INPUT RECORDS:

Start

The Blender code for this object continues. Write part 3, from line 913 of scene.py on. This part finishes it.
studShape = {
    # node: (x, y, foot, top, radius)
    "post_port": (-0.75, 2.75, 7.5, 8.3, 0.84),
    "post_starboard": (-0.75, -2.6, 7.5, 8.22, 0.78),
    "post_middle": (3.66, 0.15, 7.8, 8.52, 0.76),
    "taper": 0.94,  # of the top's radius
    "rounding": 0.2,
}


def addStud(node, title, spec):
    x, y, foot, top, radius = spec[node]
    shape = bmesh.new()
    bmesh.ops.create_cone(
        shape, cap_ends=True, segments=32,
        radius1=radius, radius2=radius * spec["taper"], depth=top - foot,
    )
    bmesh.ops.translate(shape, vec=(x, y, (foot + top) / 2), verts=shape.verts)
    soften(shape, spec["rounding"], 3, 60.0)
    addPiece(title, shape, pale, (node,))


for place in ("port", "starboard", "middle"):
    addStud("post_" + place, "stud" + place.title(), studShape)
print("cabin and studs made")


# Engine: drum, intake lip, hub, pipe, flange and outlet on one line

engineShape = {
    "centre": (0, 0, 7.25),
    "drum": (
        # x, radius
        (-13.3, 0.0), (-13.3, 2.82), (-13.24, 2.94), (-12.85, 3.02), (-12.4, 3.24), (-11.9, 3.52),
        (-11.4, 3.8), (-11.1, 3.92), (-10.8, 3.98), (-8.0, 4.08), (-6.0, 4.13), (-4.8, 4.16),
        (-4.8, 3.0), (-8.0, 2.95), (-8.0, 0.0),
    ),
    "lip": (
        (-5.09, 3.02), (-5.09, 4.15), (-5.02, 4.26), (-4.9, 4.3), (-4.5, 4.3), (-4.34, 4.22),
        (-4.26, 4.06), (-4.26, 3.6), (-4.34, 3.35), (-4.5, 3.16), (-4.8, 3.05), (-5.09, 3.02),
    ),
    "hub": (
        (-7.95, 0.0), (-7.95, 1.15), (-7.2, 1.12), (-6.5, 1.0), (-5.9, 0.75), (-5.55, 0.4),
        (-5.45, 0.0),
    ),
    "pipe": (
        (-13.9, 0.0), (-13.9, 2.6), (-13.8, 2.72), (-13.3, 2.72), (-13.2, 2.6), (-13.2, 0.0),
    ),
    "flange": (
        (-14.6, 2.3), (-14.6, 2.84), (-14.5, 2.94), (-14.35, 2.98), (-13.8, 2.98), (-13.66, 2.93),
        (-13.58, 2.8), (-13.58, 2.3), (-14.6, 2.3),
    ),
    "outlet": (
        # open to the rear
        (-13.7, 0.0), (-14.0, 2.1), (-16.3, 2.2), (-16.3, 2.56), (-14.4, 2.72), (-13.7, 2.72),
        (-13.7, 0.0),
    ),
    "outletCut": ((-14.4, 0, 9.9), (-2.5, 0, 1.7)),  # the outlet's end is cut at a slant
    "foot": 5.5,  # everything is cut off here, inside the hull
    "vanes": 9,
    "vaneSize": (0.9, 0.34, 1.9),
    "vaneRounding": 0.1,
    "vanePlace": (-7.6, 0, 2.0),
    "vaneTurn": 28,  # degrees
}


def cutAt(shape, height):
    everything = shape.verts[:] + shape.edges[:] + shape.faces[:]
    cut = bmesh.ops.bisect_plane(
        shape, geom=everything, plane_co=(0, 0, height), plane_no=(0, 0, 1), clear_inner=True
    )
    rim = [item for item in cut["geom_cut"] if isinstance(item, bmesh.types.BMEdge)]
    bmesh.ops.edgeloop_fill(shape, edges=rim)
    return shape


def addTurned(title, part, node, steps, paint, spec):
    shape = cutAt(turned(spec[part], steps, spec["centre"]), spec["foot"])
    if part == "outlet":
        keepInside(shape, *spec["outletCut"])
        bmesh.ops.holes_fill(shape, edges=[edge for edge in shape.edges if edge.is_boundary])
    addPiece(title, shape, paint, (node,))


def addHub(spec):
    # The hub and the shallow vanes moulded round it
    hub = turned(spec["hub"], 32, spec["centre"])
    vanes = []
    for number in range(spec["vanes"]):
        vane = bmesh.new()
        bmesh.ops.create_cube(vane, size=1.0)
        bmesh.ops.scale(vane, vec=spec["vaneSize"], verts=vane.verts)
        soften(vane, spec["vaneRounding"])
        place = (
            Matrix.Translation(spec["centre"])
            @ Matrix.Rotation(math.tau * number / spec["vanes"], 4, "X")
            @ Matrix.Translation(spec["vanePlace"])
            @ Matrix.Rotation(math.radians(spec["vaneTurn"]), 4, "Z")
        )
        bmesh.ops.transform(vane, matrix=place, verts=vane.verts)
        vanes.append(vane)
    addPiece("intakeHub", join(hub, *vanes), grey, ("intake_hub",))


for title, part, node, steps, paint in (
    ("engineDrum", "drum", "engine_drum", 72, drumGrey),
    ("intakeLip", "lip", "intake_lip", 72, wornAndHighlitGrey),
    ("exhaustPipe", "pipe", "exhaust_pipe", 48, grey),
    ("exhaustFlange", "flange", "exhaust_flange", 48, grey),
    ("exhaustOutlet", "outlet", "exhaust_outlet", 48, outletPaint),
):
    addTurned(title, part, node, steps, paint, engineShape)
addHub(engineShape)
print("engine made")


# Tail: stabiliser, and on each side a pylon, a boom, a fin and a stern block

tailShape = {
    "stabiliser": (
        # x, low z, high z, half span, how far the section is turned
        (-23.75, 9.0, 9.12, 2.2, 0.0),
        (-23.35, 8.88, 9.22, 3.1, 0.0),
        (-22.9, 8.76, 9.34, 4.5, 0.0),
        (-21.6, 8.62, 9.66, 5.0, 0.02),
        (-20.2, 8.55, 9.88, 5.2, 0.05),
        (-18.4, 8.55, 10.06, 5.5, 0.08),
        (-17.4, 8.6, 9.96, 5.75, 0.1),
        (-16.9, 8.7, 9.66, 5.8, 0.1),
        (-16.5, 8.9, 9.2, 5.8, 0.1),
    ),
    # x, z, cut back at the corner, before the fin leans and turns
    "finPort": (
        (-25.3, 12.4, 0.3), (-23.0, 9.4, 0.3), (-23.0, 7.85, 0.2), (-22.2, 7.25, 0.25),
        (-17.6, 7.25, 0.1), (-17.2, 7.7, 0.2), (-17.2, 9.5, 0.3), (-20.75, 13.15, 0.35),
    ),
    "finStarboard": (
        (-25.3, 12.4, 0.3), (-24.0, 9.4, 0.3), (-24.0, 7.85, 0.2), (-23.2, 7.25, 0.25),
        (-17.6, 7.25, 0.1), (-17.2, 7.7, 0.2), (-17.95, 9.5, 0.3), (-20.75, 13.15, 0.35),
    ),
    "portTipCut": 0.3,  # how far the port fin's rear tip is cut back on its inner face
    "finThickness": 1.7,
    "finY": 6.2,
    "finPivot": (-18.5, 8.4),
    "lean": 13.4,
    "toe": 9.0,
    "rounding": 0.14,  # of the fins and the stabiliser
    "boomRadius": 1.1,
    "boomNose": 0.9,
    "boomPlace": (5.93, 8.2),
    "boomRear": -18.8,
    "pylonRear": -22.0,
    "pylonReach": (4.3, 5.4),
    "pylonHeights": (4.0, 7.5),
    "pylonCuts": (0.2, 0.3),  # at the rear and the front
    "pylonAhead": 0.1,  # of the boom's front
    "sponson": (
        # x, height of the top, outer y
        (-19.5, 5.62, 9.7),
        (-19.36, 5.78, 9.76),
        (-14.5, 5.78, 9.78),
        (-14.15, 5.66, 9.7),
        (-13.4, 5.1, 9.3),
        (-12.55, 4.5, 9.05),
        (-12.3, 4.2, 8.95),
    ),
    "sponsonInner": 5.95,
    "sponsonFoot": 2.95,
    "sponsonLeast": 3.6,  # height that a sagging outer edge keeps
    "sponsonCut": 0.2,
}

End
Start

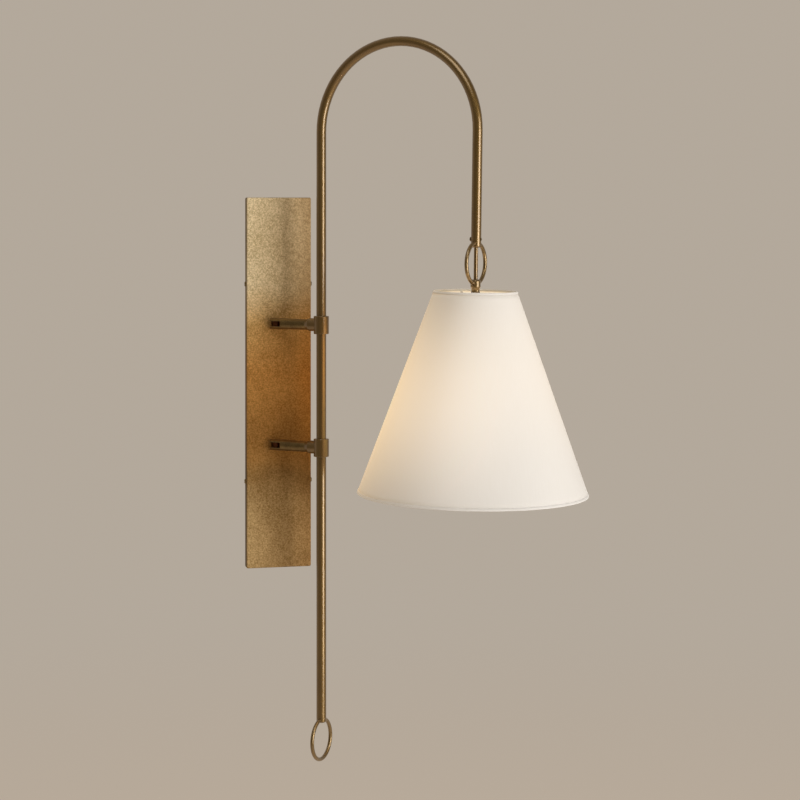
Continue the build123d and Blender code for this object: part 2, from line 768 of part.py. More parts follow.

End

From the data, collect all lines where the string "code" appears.

The Blender code for this object continues. Write part 3, from line 913 of scene.py on. This part finishes it.
Continue the build123d and Blender code for this object: part 2, from line 768 of part.py. More parts follow.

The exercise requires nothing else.